*THE REQUEST*.
Give back, exactly as it appears, the run of lines opening with the one containing "Recreate this object" and closing with the one containing "# of its underside, X". Nothing outside that run should appear.

▼▼▼

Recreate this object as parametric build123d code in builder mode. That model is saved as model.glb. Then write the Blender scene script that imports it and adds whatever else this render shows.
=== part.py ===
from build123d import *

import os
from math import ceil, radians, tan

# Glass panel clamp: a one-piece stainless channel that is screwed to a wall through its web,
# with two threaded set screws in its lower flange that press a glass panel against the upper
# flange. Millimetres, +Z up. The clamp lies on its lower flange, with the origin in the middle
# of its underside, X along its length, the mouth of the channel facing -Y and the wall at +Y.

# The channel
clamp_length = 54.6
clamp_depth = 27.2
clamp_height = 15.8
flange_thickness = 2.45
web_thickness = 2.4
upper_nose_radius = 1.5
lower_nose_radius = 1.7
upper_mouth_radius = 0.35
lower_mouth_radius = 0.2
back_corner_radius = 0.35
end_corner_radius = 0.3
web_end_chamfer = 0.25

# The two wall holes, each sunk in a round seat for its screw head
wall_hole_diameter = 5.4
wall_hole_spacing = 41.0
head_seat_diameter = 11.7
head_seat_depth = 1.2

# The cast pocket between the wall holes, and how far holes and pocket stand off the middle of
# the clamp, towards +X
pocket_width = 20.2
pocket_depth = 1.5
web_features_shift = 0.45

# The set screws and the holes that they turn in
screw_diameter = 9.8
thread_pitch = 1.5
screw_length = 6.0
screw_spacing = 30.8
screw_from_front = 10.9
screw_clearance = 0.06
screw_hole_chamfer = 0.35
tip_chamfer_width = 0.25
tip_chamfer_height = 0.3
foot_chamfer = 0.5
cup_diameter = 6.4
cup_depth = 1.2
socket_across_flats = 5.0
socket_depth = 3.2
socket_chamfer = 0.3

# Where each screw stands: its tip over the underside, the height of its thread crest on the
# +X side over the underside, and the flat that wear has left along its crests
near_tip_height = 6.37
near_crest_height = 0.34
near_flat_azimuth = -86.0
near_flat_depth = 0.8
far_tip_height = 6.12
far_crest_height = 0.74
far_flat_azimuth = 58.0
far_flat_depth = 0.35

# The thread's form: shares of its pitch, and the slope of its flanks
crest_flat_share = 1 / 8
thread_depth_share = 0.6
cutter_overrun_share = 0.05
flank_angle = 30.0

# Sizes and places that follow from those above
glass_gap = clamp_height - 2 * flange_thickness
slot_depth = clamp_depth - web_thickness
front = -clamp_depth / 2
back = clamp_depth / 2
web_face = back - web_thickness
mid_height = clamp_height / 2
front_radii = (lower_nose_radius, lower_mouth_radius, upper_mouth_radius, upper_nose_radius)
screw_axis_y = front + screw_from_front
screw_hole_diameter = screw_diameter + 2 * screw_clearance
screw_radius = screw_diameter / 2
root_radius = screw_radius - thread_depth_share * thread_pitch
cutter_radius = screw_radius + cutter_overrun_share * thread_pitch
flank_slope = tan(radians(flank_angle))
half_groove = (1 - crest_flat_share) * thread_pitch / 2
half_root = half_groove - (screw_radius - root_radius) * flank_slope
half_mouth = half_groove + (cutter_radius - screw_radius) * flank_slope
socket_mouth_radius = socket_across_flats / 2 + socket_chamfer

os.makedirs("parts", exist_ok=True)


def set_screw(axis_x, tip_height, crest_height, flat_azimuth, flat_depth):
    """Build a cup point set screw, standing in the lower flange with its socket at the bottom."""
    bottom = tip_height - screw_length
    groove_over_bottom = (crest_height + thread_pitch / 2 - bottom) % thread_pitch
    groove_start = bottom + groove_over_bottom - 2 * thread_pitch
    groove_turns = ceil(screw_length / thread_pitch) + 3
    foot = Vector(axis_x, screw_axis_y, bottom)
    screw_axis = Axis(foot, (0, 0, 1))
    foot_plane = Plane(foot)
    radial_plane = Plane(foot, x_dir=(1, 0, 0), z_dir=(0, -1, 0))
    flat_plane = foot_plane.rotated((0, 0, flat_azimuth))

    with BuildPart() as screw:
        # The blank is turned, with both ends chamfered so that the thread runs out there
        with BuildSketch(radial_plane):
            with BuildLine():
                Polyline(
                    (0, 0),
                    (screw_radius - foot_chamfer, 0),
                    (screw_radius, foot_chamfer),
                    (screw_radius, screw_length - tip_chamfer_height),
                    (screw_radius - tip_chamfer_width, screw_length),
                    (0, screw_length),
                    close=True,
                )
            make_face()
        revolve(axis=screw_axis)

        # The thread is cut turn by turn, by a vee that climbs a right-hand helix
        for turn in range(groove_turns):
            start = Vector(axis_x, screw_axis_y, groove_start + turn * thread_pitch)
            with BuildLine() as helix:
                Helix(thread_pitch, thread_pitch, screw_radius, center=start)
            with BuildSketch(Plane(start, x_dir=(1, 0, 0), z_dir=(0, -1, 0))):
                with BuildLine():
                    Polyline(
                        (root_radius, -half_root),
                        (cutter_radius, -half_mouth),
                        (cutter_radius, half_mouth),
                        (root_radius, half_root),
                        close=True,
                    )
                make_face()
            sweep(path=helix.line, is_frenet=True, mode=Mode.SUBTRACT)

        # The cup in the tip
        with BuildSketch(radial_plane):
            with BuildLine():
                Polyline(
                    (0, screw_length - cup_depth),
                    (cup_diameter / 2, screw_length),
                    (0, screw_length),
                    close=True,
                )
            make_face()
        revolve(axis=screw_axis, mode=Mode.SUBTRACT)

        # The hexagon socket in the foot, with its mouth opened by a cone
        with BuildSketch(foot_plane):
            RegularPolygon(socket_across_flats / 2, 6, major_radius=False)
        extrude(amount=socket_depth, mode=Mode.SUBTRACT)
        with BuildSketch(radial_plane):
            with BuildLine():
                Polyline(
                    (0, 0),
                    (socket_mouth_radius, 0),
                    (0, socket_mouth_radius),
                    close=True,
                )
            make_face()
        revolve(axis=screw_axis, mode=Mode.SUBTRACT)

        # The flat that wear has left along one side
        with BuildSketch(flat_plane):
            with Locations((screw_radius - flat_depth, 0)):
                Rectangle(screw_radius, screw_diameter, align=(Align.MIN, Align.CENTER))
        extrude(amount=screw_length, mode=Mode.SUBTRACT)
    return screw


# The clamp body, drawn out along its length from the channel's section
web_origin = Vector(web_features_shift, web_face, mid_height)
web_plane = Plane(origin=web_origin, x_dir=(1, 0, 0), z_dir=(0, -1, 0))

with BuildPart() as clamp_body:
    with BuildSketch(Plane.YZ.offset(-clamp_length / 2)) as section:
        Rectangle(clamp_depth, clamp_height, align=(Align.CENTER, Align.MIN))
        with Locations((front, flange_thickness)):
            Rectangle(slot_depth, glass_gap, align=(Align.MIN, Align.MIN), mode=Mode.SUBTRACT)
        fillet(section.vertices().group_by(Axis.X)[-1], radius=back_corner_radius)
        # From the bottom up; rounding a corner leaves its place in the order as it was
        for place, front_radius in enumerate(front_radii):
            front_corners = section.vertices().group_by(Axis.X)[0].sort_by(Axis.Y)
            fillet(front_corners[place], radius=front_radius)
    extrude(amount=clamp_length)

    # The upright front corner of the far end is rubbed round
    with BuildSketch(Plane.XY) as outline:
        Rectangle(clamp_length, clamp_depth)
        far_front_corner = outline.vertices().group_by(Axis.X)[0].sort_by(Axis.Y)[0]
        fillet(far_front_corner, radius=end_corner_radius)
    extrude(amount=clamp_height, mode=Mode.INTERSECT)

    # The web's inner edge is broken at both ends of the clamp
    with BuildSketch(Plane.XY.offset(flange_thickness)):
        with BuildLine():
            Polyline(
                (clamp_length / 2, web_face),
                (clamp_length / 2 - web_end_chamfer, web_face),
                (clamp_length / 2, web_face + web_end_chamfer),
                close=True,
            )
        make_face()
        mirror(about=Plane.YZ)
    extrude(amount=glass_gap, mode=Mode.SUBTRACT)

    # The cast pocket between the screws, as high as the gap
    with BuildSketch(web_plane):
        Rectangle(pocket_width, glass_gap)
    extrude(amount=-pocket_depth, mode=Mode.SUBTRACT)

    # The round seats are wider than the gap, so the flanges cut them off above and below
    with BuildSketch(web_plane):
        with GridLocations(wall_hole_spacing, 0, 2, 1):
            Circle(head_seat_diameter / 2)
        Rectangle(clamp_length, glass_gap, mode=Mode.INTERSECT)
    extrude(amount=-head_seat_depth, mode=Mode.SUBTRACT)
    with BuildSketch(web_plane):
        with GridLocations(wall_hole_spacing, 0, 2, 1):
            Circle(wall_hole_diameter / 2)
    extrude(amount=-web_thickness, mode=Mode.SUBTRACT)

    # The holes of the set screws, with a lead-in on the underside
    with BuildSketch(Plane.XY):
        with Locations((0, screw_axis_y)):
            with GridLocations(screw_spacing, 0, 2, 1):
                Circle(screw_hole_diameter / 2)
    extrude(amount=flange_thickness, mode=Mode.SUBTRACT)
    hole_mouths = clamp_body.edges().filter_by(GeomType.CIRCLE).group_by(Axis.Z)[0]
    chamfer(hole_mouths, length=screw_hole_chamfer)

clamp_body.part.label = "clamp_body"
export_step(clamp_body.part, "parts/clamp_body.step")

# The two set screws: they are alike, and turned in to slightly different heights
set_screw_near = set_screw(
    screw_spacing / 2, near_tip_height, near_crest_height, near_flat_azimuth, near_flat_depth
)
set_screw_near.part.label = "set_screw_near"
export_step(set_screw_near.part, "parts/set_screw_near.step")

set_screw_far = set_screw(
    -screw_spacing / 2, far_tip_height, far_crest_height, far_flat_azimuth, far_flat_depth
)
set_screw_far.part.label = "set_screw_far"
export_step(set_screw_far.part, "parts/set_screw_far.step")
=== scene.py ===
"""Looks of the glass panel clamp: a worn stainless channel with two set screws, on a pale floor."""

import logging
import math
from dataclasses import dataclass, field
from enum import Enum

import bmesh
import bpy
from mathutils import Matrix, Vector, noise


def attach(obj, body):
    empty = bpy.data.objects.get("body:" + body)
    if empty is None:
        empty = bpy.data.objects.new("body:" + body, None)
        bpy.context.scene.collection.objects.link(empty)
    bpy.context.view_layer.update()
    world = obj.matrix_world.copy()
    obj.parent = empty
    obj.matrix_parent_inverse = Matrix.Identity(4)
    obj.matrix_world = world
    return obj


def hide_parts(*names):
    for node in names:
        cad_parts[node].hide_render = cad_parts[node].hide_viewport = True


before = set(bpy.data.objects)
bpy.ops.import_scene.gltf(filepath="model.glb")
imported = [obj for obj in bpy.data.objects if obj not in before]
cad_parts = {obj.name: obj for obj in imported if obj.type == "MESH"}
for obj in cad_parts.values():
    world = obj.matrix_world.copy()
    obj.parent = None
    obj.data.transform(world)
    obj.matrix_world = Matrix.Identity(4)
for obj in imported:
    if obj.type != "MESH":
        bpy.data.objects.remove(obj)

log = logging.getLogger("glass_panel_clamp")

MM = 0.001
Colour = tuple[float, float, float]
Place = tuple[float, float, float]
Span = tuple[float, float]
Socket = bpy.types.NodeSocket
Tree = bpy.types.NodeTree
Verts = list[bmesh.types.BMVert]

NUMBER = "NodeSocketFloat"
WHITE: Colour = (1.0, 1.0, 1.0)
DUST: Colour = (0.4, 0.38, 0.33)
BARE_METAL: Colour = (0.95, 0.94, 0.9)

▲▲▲
▼▼▼

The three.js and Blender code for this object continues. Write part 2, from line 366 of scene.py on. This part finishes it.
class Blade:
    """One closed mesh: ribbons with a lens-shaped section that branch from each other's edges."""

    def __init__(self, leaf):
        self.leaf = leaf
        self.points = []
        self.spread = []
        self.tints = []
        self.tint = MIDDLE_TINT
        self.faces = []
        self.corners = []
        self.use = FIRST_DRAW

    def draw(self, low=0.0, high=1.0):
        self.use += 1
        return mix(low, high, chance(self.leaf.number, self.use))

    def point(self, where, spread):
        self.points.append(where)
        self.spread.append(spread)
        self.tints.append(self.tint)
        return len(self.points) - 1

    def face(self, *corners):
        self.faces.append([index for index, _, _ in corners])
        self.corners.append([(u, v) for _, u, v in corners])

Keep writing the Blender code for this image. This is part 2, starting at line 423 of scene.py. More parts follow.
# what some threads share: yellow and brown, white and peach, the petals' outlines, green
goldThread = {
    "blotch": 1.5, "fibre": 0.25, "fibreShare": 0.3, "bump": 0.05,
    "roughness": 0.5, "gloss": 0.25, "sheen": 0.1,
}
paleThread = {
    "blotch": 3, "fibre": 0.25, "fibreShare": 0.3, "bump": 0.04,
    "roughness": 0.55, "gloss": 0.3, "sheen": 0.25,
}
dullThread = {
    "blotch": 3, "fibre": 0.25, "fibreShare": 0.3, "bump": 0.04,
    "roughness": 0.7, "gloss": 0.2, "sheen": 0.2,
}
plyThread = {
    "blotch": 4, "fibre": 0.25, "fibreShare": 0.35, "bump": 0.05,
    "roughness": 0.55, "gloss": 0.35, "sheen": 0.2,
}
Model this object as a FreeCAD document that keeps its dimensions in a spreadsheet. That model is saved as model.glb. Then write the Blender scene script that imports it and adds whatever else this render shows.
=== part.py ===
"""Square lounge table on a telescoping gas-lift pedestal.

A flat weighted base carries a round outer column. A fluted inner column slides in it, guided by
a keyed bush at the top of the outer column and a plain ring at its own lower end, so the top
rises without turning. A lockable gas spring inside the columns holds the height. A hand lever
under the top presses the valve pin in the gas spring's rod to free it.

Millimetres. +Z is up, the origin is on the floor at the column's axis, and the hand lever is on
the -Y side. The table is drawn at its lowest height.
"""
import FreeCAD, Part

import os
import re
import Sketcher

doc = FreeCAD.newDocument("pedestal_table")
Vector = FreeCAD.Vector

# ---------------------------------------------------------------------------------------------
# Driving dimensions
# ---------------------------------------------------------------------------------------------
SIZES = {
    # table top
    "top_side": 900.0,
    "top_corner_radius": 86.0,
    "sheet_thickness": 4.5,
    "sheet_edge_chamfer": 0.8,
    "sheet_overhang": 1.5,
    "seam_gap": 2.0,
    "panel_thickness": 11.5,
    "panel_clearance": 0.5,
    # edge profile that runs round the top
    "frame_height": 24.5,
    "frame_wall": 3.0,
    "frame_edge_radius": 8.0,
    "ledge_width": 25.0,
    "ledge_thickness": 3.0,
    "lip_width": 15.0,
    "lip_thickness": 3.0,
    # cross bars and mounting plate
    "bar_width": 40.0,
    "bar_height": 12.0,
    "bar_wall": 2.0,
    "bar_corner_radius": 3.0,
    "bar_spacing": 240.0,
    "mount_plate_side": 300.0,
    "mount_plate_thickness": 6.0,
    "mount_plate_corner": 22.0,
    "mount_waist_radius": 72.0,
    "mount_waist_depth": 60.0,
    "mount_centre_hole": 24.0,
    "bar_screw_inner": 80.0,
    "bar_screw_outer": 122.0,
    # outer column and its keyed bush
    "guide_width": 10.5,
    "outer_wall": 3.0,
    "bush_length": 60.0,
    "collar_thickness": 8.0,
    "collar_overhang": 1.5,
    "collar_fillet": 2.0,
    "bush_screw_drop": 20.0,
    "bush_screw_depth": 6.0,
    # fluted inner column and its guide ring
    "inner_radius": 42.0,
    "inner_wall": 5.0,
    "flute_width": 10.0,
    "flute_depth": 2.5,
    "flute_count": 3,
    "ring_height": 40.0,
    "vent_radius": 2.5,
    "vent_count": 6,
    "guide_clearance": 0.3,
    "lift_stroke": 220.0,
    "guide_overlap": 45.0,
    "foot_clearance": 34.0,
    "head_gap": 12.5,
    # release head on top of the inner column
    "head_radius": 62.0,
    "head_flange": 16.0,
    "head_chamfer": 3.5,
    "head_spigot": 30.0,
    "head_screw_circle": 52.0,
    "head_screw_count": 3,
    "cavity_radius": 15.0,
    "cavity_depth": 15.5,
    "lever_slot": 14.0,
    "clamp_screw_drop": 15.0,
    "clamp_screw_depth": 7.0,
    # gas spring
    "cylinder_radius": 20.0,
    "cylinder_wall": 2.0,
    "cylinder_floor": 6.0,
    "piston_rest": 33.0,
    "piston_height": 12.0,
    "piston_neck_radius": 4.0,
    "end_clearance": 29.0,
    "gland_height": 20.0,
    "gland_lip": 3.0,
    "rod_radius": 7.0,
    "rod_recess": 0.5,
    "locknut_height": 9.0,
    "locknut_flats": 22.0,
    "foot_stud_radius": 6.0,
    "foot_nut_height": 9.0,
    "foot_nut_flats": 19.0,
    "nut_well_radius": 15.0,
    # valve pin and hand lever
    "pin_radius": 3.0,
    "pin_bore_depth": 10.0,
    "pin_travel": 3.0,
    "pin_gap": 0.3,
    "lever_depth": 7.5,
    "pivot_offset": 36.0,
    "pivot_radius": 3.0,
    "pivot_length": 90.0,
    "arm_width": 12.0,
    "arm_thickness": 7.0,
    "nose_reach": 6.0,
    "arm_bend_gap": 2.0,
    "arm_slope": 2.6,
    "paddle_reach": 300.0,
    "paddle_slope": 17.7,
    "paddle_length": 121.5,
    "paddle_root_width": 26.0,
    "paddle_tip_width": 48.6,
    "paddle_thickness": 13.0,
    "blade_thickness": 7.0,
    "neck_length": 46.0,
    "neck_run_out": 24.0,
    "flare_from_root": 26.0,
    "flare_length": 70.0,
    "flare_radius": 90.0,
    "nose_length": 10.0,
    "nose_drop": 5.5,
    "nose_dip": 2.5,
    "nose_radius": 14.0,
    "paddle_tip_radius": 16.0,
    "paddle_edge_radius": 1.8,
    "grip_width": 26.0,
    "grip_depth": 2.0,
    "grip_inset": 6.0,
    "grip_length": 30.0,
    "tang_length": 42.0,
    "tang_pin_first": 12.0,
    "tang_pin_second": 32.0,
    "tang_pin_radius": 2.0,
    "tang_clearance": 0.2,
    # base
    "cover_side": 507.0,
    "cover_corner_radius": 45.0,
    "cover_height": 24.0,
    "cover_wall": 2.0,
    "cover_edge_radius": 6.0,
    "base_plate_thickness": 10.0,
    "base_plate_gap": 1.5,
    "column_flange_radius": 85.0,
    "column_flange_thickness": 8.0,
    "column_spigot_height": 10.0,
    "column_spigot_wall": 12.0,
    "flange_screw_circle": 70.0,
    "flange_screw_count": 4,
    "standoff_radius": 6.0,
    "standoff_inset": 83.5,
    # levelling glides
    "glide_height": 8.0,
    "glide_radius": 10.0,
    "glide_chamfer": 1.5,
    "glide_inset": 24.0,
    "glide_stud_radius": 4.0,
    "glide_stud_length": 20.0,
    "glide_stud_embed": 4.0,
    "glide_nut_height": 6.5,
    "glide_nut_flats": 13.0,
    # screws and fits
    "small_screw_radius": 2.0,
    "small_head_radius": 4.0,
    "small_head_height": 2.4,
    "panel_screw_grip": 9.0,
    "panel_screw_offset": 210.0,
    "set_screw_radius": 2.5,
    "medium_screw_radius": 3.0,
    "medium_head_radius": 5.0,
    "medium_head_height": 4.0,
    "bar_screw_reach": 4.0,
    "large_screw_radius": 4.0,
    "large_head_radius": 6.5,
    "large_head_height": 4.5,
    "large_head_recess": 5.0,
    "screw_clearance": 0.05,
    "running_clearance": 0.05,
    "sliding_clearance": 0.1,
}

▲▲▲

*TASK RESULT*.
Recreate this object as parametric build123d code in builder mode. That model is saved as model.glb. Then write the Blender scene script that imports it and adds whatever else this render shows.
=== part.py ===
from build123d import *

import os
from math import ceil, radians, tan

# Glass panel clamp: a one-piece stainless channel that is screwed to a wall through its web,
# with two threaded set screws in its lower flange that press a glass panel against the upper
# flange. Millimetres, +Z up. The clamp lies on its lower flange, with the origin in the middle
# of its underside, X along its length, the mouth of the channel facing -Y and the wall at +Y.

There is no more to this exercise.